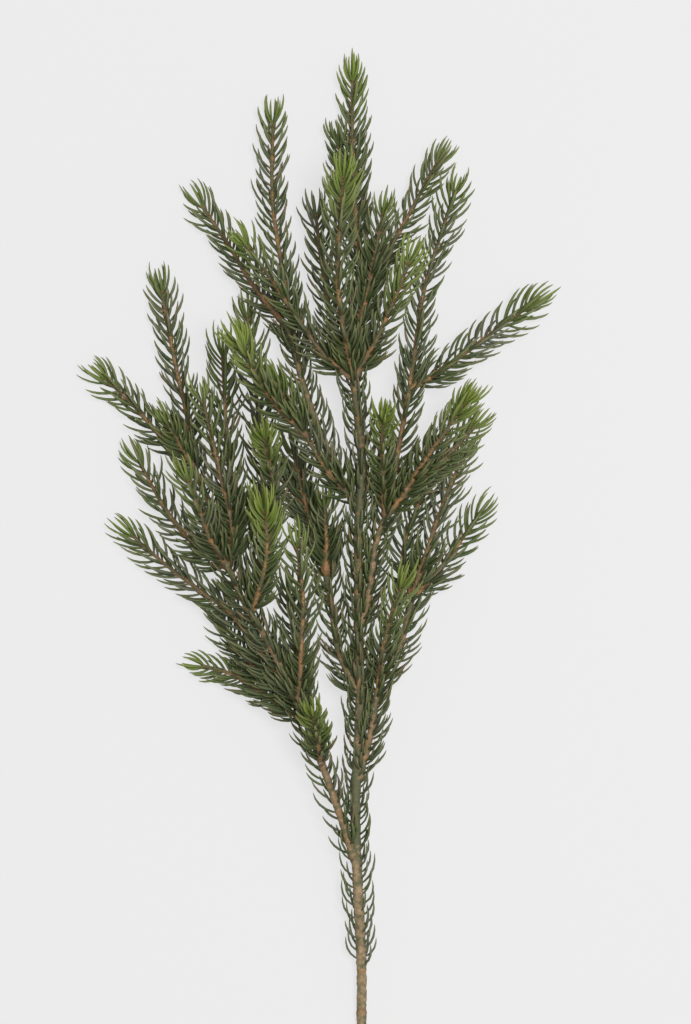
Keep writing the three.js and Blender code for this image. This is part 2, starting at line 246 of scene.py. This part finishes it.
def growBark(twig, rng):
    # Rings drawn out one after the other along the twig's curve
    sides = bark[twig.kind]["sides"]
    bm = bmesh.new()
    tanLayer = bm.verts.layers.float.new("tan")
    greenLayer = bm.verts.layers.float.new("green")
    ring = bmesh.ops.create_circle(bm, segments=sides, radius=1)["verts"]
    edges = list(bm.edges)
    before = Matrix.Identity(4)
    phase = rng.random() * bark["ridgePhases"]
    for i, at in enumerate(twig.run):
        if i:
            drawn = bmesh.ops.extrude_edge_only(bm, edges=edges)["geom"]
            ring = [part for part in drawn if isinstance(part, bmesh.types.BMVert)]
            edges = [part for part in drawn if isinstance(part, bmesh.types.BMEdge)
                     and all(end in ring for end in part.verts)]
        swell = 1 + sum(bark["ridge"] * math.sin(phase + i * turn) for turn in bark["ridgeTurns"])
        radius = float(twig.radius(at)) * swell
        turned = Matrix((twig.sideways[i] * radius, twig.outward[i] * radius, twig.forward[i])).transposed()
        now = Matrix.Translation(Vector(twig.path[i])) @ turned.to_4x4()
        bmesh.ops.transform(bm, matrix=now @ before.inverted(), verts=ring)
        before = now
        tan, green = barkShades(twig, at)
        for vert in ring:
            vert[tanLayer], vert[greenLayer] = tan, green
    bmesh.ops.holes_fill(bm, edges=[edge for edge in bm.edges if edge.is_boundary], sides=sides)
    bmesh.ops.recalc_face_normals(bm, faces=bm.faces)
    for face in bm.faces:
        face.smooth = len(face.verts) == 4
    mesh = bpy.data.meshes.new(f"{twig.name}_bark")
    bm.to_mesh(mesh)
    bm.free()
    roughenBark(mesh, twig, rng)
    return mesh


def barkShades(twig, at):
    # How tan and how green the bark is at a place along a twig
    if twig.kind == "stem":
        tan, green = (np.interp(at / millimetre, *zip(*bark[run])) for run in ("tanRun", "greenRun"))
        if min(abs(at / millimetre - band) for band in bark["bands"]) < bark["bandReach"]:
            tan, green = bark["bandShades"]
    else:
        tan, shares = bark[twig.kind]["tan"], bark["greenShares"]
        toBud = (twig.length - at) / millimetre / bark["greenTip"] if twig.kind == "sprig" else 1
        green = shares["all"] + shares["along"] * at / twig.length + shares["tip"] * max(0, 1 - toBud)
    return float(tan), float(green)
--
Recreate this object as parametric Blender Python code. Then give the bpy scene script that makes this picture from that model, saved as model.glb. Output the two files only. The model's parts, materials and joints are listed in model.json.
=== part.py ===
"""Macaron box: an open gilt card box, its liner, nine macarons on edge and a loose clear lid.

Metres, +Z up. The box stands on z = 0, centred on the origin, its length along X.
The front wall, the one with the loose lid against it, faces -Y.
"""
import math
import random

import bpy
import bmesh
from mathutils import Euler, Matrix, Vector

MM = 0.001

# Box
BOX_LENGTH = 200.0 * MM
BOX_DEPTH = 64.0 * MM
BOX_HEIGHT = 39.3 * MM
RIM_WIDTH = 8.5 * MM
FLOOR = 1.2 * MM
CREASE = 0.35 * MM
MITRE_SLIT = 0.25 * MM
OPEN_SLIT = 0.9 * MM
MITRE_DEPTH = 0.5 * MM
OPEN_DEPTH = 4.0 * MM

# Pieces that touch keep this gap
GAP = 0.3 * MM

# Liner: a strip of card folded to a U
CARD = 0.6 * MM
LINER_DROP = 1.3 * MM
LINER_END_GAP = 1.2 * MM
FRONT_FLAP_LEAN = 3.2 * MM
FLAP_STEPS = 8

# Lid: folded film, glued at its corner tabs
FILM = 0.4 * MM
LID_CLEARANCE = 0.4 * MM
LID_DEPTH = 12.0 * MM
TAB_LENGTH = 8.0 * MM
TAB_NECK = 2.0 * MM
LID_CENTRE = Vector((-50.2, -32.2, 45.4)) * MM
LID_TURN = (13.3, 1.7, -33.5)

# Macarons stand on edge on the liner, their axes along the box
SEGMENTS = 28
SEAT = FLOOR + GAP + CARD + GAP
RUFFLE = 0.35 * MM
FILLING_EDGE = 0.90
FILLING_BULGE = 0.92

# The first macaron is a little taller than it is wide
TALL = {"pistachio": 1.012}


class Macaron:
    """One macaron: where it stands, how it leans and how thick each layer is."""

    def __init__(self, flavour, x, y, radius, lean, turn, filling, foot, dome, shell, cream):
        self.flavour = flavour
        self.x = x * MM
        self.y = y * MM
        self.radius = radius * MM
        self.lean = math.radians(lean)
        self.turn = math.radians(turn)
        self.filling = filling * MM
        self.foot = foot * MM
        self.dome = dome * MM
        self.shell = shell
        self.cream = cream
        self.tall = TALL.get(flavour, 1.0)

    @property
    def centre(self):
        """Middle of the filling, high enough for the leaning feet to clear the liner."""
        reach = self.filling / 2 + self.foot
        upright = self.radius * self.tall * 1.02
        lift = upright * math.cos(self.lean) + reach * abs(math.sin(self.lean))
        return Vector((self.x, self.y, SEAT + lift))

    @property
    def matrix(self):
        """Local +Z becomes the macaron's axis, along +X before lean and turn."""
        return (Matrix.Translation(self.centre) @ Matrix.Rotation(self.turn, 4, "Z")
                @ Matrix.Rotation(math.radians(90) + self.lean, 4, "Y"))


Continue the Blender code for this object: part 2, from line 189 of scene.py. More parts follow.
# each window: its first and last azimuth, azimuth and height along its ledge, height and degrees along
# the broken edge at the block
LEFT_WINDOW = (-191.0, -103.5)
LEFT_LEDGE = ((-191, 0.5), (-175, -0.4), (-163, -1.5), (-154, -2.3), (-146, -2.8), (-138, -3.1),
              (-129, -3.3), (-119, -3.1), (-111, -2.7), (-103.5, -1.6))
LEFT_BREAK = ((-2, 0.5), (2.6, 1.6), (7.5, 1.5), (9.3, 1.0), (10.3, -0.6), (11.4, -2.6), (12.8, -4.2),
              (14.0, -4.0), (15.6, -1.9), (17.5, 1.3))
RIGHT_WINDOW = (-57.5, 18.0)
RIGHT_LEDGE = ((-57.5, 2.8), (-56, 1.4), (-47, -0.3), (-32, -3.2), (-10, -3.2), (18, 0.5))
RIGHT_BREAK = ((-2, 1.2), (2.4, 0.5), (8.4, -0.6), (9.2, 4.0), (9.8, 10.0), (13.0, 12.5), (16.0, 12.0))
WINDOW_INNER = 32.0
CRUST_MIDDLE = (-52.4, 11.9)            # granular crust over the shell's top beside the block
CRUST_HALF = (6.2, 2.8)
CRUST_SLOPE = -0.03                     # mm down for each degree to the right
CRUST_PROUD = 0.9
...
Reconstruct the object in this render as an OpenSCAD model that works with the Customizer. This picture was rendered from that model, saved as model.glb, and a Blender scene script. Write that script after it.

_Your goal_.
Provide an exact reproduction of only those lines that start at the line containing "Continue the Blender" and end at the line containing "CRUST_PROUD = 0.9", inclusive.

_Answer in full_.
Continue the Blender code for this object: part 2, from line 189 of scene.py. More parts follow.
# each window: its first and last azimuth, azimuth and height along its ledge, height and degrees along
# the broken edge at the block
LEFT_WINDOW = (-191.0, -103.5)
LEFT_LEDGE = ((-191, 0.5), (-175, -0.4), (-163, -1.5), (-154, -2.3), (-146, -2.8), (-138, -3.1),
              (-129, -3.3), (-119, -3.1), (-111, -2.7), (-103.5, -1.6))
LEFT_BREAK = ((-2, 0.5), (2.6, 1.6), (7.5, 1.5), (9.3, 1.0), (10.3, -0.6), (11.4, -2.6), (12.8, -4.2),
              (14.0, -4.0), (15.6, -1.9), (17.5, 1.3))
RIGHT_WINDOW = (-57.5, 18.0)
RIGHT_LEDGE = ((-57.5, 2.8), (-56, 1.4), (-47, -0.3), (-32, -3.2), (-10, -3.2), (18, 0.5))
RIGHT_BREAK = ((-2, 1.2), (2.4, 0.5), (8.4, -0.6), (9.2, 4.0), (9.8, 10.0), (13.0, 12.5), (16.0, 12.0))
WINDOW_INNER = 32.0
CRUST_MIDDLE = (-52.4, 11.9)            # granular crust over the shell's top beside the block
CRUST_HALF = (6.2, 2.8)
CRUST_SLOPE = -0.03                     # mm down for each degree to the right
CRUST_PROUD = 0.9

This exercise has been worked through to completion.